As we emerge bumpily from Covid-19 and lockdowns into the so-called New Normal, we have unparalleled opportunities to change and adapt - in the words of Joe Biden’s 2020 presidential campaign slogan, to Build Back Better. At the same time, unprecedented disruption and challenges loom large. These opportunities, disruptions and challenges are especially significant for the evolving world of work.
The pandemic has stimulated an increased focus on the future of work – from government, business, academia, the media, and from us all as citizens. In the UK, the opposition Labour Party’s appointment of a Shadow Secretary of State for the Future of Work raises the possibility of a future ministerial portfolio, demonstrating the significant shift in political attention and discourse around the future of work. (The Labour Party in Australia has made a similar appointment of a Shadow Minister for Innovation, Technology and the Future of Work.)
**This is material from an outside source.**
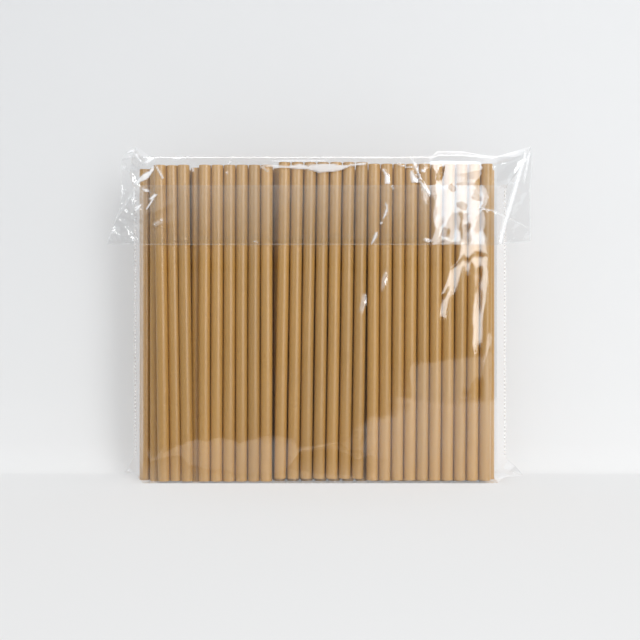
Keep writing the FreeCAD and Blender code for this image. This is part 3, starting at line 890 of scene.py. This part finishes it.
def stage_paper():
    """Matt paper, with a painted glow of its own for the camera so that it looks pale and even, paler low
    down; for the film's reflection it is painted bright near the pack and dark further off.
    """
    material, tree = shader_tree("pale_sheet")
    place = add(tree, "ShaderNodeTexCoord").outputs["Object"]
    cloud = add(tree, "ShaderNodeTexNoise", {"Vector": place, "Scale": 3.0}).outputs["Fac"]
    colour = ramp(tree, cloud, (0.3, [c * 0.985 for c in SHEET_TONE]), (0.7, SHEET_TONE))
    where = add(tree, "ShaderNodeSeparateXYZ", {0: place}).outputs
    # painted reflection, for glossy rays only: near ground painted bright, far ground dark, and the bright
    # part reaches further on the right
    rightwards = add(tree, "ShaderNodeMapRange", {
        "Value": where["X"], "From Min": 0.03, "From Max": 0.11, "To Min": 0.0, "To Max": 0.50,
    }).outputs[0]
    patch = add(tree, "ShaderNodeTexVoronoi", {"Vector": place, "Scale": 9.0}).outputs["Color"]
    patch = add(tree, "ShaderNodeMapRange", {
        "Value": patch, "From Min": 0.0, "From Max": 1.0, "To Min": -0.16, "To Max": 0.12,
    }).outputs[0]
    reach = add(tree, "ShaderNodeMath", {0: where["Y"], 1: rightwards}, operation="ADD").outputs[0]
    reach = add(tree, "ShaderNodeMath", {0: reach, 1: patch}, operation="ADD").outputs[0]
    sunlit = add(tree, "ShaderNodeMapRange", {
        "Value": where["X"], "From Min": -0.15, "From Max": 0.05, "To Min": 1.15, "To Max": 1.5,
    }).outputs[0]
    painted_reflection = add(tree, "ShaderNodeMapRange", {
        "Value": reach, "From Min": -0.24, "From Max": -0.12, "To Min": 0.14, "To Max": sunlit,
    }).outputs[0]
    rays = add(tree, "ShaderNodeLightPath").outputs
    shown = add(tree, "ShaderNodeMapRange", {
        "Value": rays["Is Glossy Ray"], "To Min": 1.0, "To Max": painted_reflection,
    }).outputs[0]
    colour = add(tree, "ShaderNodeVectorMath", {0: colour, "Scale": shown}, operation="SCALE").outputs[0]
    matt = add(tree, "ShaderNodeBsdfDiffuse", {"Color": colour}).outputs[0]
    # what the camera sees: a painted glow, paler low down and a little brighter on the floor towards the
    # sweep, standing in for how the light falls on the sheet
    height = add(tree, "ShaderNodeMapRange", {"Value": where["Z"], "From Max": 0.35}).outputs[0]
    seen = ramp(
        tree, height,
        (0.0, (0.855, 0.862, 0.865)), (0.12, (0.835, 0.850, 0.860)), (0.5, (0.735, 0.755, 0.775)),
        (1.0, (0.665, 0.685, 0.710)),
    )
    deep = add(tree, "ShaderNodeMapRange", {
        "Value": where["Y"], "From Min": -0.22, "From Max": 0.01, "To Min": 1.01, "To Max": 1.06,
    }).outputs[0]
    lift = add(tree, "ShaderNodeMapRange", {
        "Value": where["Z"], "From Max": 0.02, "To Min": deep, "To Max": 1.0,
    }).outputs[0]
    glow = add(tree, "ShaderNodeEmission", {"Color": seen, "Strength": lift}).outputs[0]
    share = add(tree, "ShaderNodeMath", {
        0: rays["Is Camera Ray"], 1: SEEN_SHARE,
    }, operation="MULTIPLY").outputs[0]
    matt = add(tree, "ShaderNodeMixShader", {0: share, 1: matt, 2: glow}).outputs[0]
    # the room's light reaches the pack's back through the upright part of the sheet
    back = add(tree, "ShaderNodeNewGeometry").outputs["Backfacing"]
    upright = add(tree, "ShaderNodeMath", {
        0: where["Z"], 1: UPRIGHT_FROM,
    }, operation="GREATER_THAN").outputs[0]
    light = add(tree, "ShaderNodeMath", {
        0: rays["Is Diffuse Ray"], 1: rays["Is Shadow Ray"],
    }, operation="MAXIMUM").outputs[0]
    passing = add(tree, "ShaderNodeMath", {0: light, 1: upright}, operation="MULTIPLY").outputs[0]
    passing = add(tree, "ShaderNodeMath", {0: passing, 1: back}, operation="MAXIMUM").outputs[0]
    clear = add(tree, "ShaderNodeBsdfTransparent").outputs[0]
    whole = add(tree, "ShaderNodeMixShader", {0: passing, 1: matt, 2: clear}).outputs[0]
    add(tree, "ShaderNodeOutputMaterial", {"Surface": whole})
    return material


def stage_sheet():
    """The sheet as one strip of faces that follows its side view."""
    profile = [(-SHEET_HALF, 0.0)]
    for step in range(SWEEP_STEPS + 1):
        angle = math.radians(90 * step / SWEEP_STEPS)
        profile.append((
            SWEEP_Y - SWEEP_DEPTH + SWEEP_DEPTH * math.sin(angle),
            SWEEP_RISE - SWEEP_RISE * math.cos(angle),
        ))
    profile.append((SWEEP_Y, SHEET_HEIGHT))
    corners = [(x, y, z) for y, z in profile for x in (-SHEET_HALF, SHEET_HALF)]
    faces = [(k, k + 1, k + 3, k + 2) for k in range(0, len(corners) - 2, 2)]
    mesh = bpy.data.meshes.new("pale_sheet")
    mesh.from_pydata(corners, [], faces)
    mesh.materials.append(stage_paper())
    mesh.shade_smooth()
    sheet = bpy.data.objects.new("pale_sheet", mesh)
    bpy.context.collection.objects.link(sheet)


stage_sheet()

# Light
# A large soft window on the right and a pale room. The bright parts of the room that the
# flat front of the film mirrors hang beside the camera, as far from the film as it is.

EYE_HEIGHT = 103 * MM
MIRRORED_Y = -0.617
FRONT_WALL_Y = -0.622
GAP_RADIANCE = 5.6


def softbox(name, place, aim, width, height, radiance, diffuse=True):
    """A rectangular lamp at a place, aimed at a point and as bright as a wall would be."""
    light = bpy.data.lights.new(name, "AREA")
    light.shape = "RECTANGLE"
    light.size = width
    light.size_y = height
    light.energy = radiance * width * height * math.pi
    lamp = bpy.data.objects.new(name, light)
    lamp.location = place
    lamp.rotation_euler = (Vector(aim) - Vector(place)).to_track_quat("-Z", "Y").to_euler()
    lamp.visible_diffuse = diffuse
    lamp.visible_camera = False
    bpy.context.collection.objects.link(lamp)
    return lamp


def mirrored(x, z, y=MIRRORED_Y):
    """The point of the room that the camera sees in the flat film at x, z in mm."""
    return 2 * x * MM, y, 2 * z * MM - EYE_HEIGHT


def lit_shape(name, corners, radiance, fade=None, tint=(0.93, 0.99, 1.0, 1), shift=0):
    """A bright piece of the room, outlined in mm as it shows in the flat front of the film."""
    mesh = bpy.data.meshes.new(name)
    depth = FRONT_WALL_Y if fade else MIRRORED_Y
    outline = [mirrored(x + shift, z, depth) for x, z in corners]
    mesh.from_pydata(outline, [], [range(len(outline))])
    material, tree = shader_tree(name)
    if fade:
        place = add(tree, "ShaderNodeTexCoord").outputs["Object"]
        height = add(tree, "ShaderNodeSeparateXYZ", {0: place}).outputs["Z"]
        low, high = [mirrored(0, z)[2] for z in fade]
        radiance = add(tree, "ShaderNodeMapRange", {
            "Value": height, "From Min": low, "From Max": high, "To Max": radiance,
        }).outputs[0]
    glow = add(tree, "ShaderNodeEmission", {"Color": tint, "Strength": radiance}).outputs[0]
    add(tree, "ShaderNodeOutputMaterial", {"Surface": glow})
    mesh.materials.append(material)
    shape = bpy.data.objects.new(name, mesh)
    shape.visible_camera = False
    shape.visible_diffuse = False
    shape.visible_transmission = False
    shape.visible_volume_scatter = False
    shape.visible_shadow = False
    bpy.context.collection.objects.link(shape)


softbox(
    "window", (0.74, -1.18, 0.48), aim=(0, 0, 0.1), width=0.44, height=1.0, radiance=7.4,
)
softbox(
    "skylight", (0, -0.55, 1.0), aim=(0, 0, 0.15), width=1.4, height=0.45, radiance=6.0,
    diffuse=False,
)
ceiling = softbox(
    "ceiling", (0, -0.3, 1.6), aim=(0, -0.3, 0), width=2.2, height=2.0, radiance=0.35,
)
ceiling.visible_glossy = False
softbox(
    "left_glint", (-0.55, -0.64, 0.41), aim=(-0.12, 0, 0.19), width=0.16, height=0.16,
    radiance=13.0, diffuse=False,
)
softbox(
    "left_wall", (-1.2, -0.2, 0.5), aim=(0, 0, 0.1), width=1.2, height=1.0, radiance=0.5,
    diffuse=False,
)
lit_shape(
    "front_wall", ((-400, 135), (400, 135), (400, 454), (-400, 454)), radiance=0.85,
    fade=(135, 190),
)
lit_shape("window_top", (
    (70.0, 206.3), (70.0, 190.2), (72.2, 189.7), (100.3, 189.9), (100.9, 197.5), (100.3, 206.9),
), radiance=7.6, tint=(0.84, 0.96, 1.06, 1))
lit_shape("window_pane", (
    (72.2, 189.7), (73.8, 186.1), (71.9, 181.1), (73.2, 178.5),
    (72.6, 172.2), (73.8, 167.2), (75.1, 160.9), (73.8, 155.2), (75.7, 151.0), (86.4, 151.0),
    (85.8, 159.6), (86.4, 168.5), (92.1, 171.0), (91.5, 163.4), (92.1, 157.1), (90.2, 150.8),
    (104.1, 150.8), (101.2, 158.4), (100.9, 167.2), (102.0, 174.8), (100.9, 181.1), (99.0, 189.9),
), radiance=5.0, tint=(0.86, 0.97, 1.05, 1))
lit_shape("pale_wall", (
    (38.0, 51.6), (57.0, 51.6), (57.0, 70.0), (60.0, 74.0), (80.0, 77.0), (96.0, 80.0), (112.0, 84.0),
    (112.0, 51.6), (104.0, 51.6), (105.0, 64.0), (101.0, 70.0), (92.0, 60.0), (88.0, 51.6),
), radiance=1.0)
lit_shape("window_sill", (
    (83.9, 135.4), (88.3, 140.1), (95.9, 144.7), (100.9, 146.2), (106.4, 144.2), (104.7, 147.0),
    (103.5, 150.5), (91.5, 150.5), (89.0, 145.7), (85.8, 139.4),
), radiance=GAP_RADIANCE, shift=0.8)
lit_shape("gap_on_the_right", (
    (96.9, 142.0), (96.9, 140.7), (99.7, 137.5), (100.9, 134.4), (99.7, 114.2), (97.8, 104.7),
    (98.8, 95.3), (100.3, 81.4), (102.6, 90.2), (103.6, 102.8), (104.6, 112.9), (104.8, 115.5),
    (106.2, 131.9), (106.8, 139.4), (107.2, 143.0),
), radiance=GAP_RADIANCE)
lit_shape("gap_on_the_left", (
    (96.2, 140.7), (93.4, 138.8), (88.3, 136.7), (84.5, 135.0), (81.4, 126.2), (78.0, 118.6),
    (83.3, 121.8), (86.4, 124.3), (85.6, 120.5), (81.4, 114.8), (78.0, 107.3), (82.0, 104.1),
    (85.2, 115.5), (86.4, 118.0), (90.2, 128.1), (93.4, 133.8),
), radiance=GAP_RADIANCE, shift=0.5)
lit_shape("gap_at_the_edge", (
    (110.4, 95.3), (108.5, 92.7), (103.5, 80.1), (102.8, 73.2), (106.6, 80.1), (111.0, 89.0),
), radiance=3.0)

world = bpy.data.worlds.new("pale_room")
bpy.context.scene.world = world
world.use_nodes = True
world.node_tree.nodes.clear()
room = world.node_tree
rays = add(room, "ShaderNodeLightPath").outputs
seen = add(room, "ShaderNodeBackground", {"Color": (0.82, 0.825, 0.83, 1), "Strength": 1.0}).outputs[0]
ambient = add(room, "ShaderNodeBackground", {"Color": (0.97, 0.985, 1.0, 1), "Strength": 0.70}).outputs[0]
dim = add(room, "ShaderNodeBackground", {"Color": (0.95, 0.97, 1.0, 1), "Strength": 0.10}).outputs[0]
lit = add(room, "ShaderNodeMixShader", {0: rays["Is Glossy Ray"], 1: ambient, 2: dim}).outputs[0]
whole = add(room, "ShaderNodeMixShader", {0: rays["Is Camera Ray"], 1: lit, 2: seen}).outputs[0]
add(room, "ShaderNodeOutputWorld", {"Surface": whole})

# Camera
# Level with the middle of the pack and square to it, as in the photograph. The frame is
# as wide as the photograph shows at the front of the straws.

IMAGE_WIDTH = 640
PIXELS_PER_MM = 1.585
HALF_FRAME = IMAGE_WIDTH / 2 / PIXELS_PER_MM * MM
CAMERA_DISTANCE = 600 * MM
SENSOR = 36.0
front_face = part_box("straw_front_05")[0].y

eye = bpy.data.cameras.new("camera")
eye.sensor_width = SENSOR
eye.lens = SENSOR / 2 * CAMERA_DISTANCE / HALF_FRAME
camera = bpy.data.objects.new("camera", eye)
camera.location = (0, front_face - CAMERA_DISTANCE, EYE_HEIGHT)
camera.rotation_euler = (math.pi / 2, 0, 0)
bpy.context.collection.objects.link(camera)
bpy.context.scene.camera = camera
bpy.context.scene.view_settings.view_transform = "Standard"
While Covid-19 might be a leading catalyst for changes to the world of work in the years ahead, it is only one of many drivers of change. Part 1 of this report identifies eight key drivers of change (technology, demographics, sustainability, the role of the state, globalisation, migration, Covid-19, and social trends) in society as a whole and specifically in the workplace. Alongside exploring these drivers of change, the report considers how these interconnected drivers are accelerating change to influence the what, where, from where, when, how, how much/how many, who and why of work.
Part 2 of the report identifies eight emerging themes (the labour market, regulation and enforcement, flexibility, resilience, socialisation and belonging, inequality and division, diversity and discrimination, and innovation) and considers the impact of the drivers of change on new jobs, old jobs, more jobs, fewer jobs.
Part 3 concludes the report with eight predictions for the future.
The aim of the report is to bring together key aspects of current thinking on the future of work in one place, identify emerging trends, and make predictions that will provoke ideas and prompt action. Throughout, the report identifies considerations for employers, government and policymakers.
This is a high-level report that does not attempt to capture all facets of the extensive and wide-ranging debate and discussion on the future of work. While the report includes data and charts showing historic and projected trends to illustrate examples, these are of course not guaranteed to predict the future and are used only as a guide.